All enquiries, requests for programmes, booking info etc to the box office (01242 227979; fax 01242 573902). Festival runs 9-18 Oct

kids' corner

This year, Book It! - the children's corner of the festival - has a strong line-up of writers: Jo (JK) Rowling, will talk about the adventures of Harry Potter; Bel Mooney will introduce her strong-minded creation, Kitty; and Jacqueline Wilson will give the lowdown on Radish, Tracy Beaker, Ruby and Garnet. And the Flower Fairies will be celebrating their 75th birthday...

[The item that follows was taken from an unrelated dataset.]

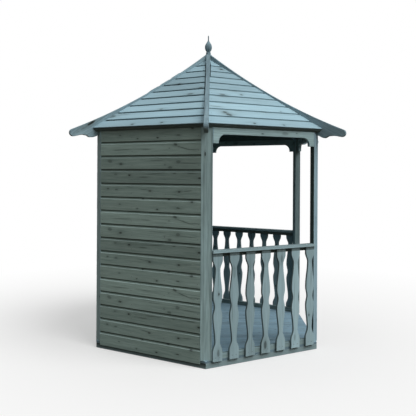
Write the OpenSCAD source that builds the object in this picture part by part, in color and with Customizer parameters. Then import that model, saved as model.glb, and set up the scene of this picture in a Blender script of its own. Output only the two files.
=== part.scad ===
// Six-sided garden arbor: a raised floor, six posts, three boarded walls, two balustrades
// and an open front under a six-sided boarded roof with hip boards and a turned finial.
// Millimetres. The origin is the centre of the floor at ground level, +Z is up, and the
// open front faces -Y. Sides are numbered anticlockwise from the front, seen from above.

/* [Plan] */
// Length of one side of the floor, corner to corner
side_len = 1200; // [1000:10:1500]

/* [Floor] */
// Height of the bearers that the deck lies on
bearer_h = 45; // [35:1:70]
// Width of the bearers
bearer_w = 45; // [35:1:60]
// Distance from one joist to the next
joist_pitch = 290; // [200:5:300]
// Thickness of the deck boards
deck_t = 20; // [16:1:28]

/* [Joints] */
// Gap left where the ends of two frame timbers butt
butt_gap = 0.4; // [0.2:0.1:0.8]

/* [Posts] */
// Height of the post tops above the ground
post_top = 2040; // [1900:10:2300]
// Width of a post's outer face
post_face = 102; // [90:1:120]
// Depth of the wall framing behind the boards
frame_t = 46; // [34:1:60]

/* [Boarded walls] */
// Thickness of the wall boards
clad_t = 12; // [10:1:24]
// How far the lowest board hangs below the deck's surface
clad_lap = 30; // [10:1:40]
// Gap between the top board and the post tops
clad_top_gap = 3; // [0:1:10]
// Width of the studs behind the boards
stud_w = 50; // [38:1:60]
// Number of studs behind one wall
stud_count = 4; // [4:1:6]
// Height of the bottom and top plates
plate_h = 50; // [38:1:75]

/* [Headers over the open sides] */
// Thickness of a header board
header_t = 30; // [20:1:34]
// Depth of the straight part of a header
header_h = 59; // [50:1:90]
// How far the brackets at its ends hang below the straight part
bracket_drop = 78; // [74:1:120]
// Width of a bracket's flat lower end
bracket_w = 56; // [30:1:80]
// Radius of the curve between bracket and header
bracket_r = 68; // [40:1:72]

/* [Balustrades] */
// Height of the handrail's top above the deck
rail_height = 931; // [850:1:1000]
// Thickness of the handrail
rail_t = 25; // [20:1:35]
// How far the handrail stands out past the floor's edge
rail_out = 30; // [26:1:40]
// How far the handrail reaches in from the floor's edge
rail_in = 42; // [38:1:70]
// Height of the batten under the handrail
top_batten_h = 33; // [25:1:45]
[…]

Quentin Blake, famous for his wild-men-with-flying-coat-tails style and his collaboration with Roald Dahl, celebrates 30 years of children's illustrations. Two other premier-league children's artists, Tony Ross and Korky Paul, take a look at Planet Earth. The Carnegie laureate Philip Pullman will read from his trilogy, His Dark Materials. And younger children can safely be left with Noddy, Postman Pat (above) and Pingu the penguin.

revolutionary ideas

A major theme of this year's festival is Revolution. Thirty years after the Paris evenements, and 150 years after the conflagration that swept Europe but missed England, a score of writers will celebrate the spirit of freedom and the poetry of rebellion. Tom Paulin and Tariq Ali (right) will head up the Revolution Cabaret; Asa Briggs will anatomise the Chartist movement in 1848; Elaine Feinstein will present Pushkin as a mould-breaking poet; Orlando Figes, author of A People's Tragedy, will discuss the words for which people are prepared to give up everything (fraternite, Comrade, no pasarn!); and Richard Holmes, the distinguished Coleridge biographer, Marilyn Butler and others will discuss the literary revolution engendered by Lyrical Ballads 200 years ago. With rat-like cunning, the festival will expand the concept of "revolution" to accommodate upheavals in food, drink, music, sex, painting and style, while the Youth Drama Festival concentrates on the work of the great Weimar iconoclast, Bertolt Brecht.

rock'n'roll books

The link between good writing and wild music is the theme of the final Saturday - how the Beat poets tried to write as if playing jazz, how rock journalism aspires to power chords and howling solos, how the pop lyric can invade the memory with the force of poetry. And how the creative spirit of the 1960s was channelled into TV plays, movies, advertising... Arthur Marwick and Jonathan Green, both historians of the Sixties; Graham Caveney and Steve Turner, biographers of Burroughs and Kerouac; the Homer of spliff, Howard Marks (above); top rock writers; and the great Ian Dury (discussing the poetry of the pop lyric) will all be on stage during a day which will culminate with a three- hour Sixties Cabaret. The Cabaret will feature key cultural commentators of the decade - Christopher Logue, Barry Hines, Molly Parkin, Jenny Fabian, Jeff Nuttall - discussing where literature went in the Love Decade. There will also be music from the man who made his debut 30 years ago with his head on fire in The Crazy World of Arthur Brown.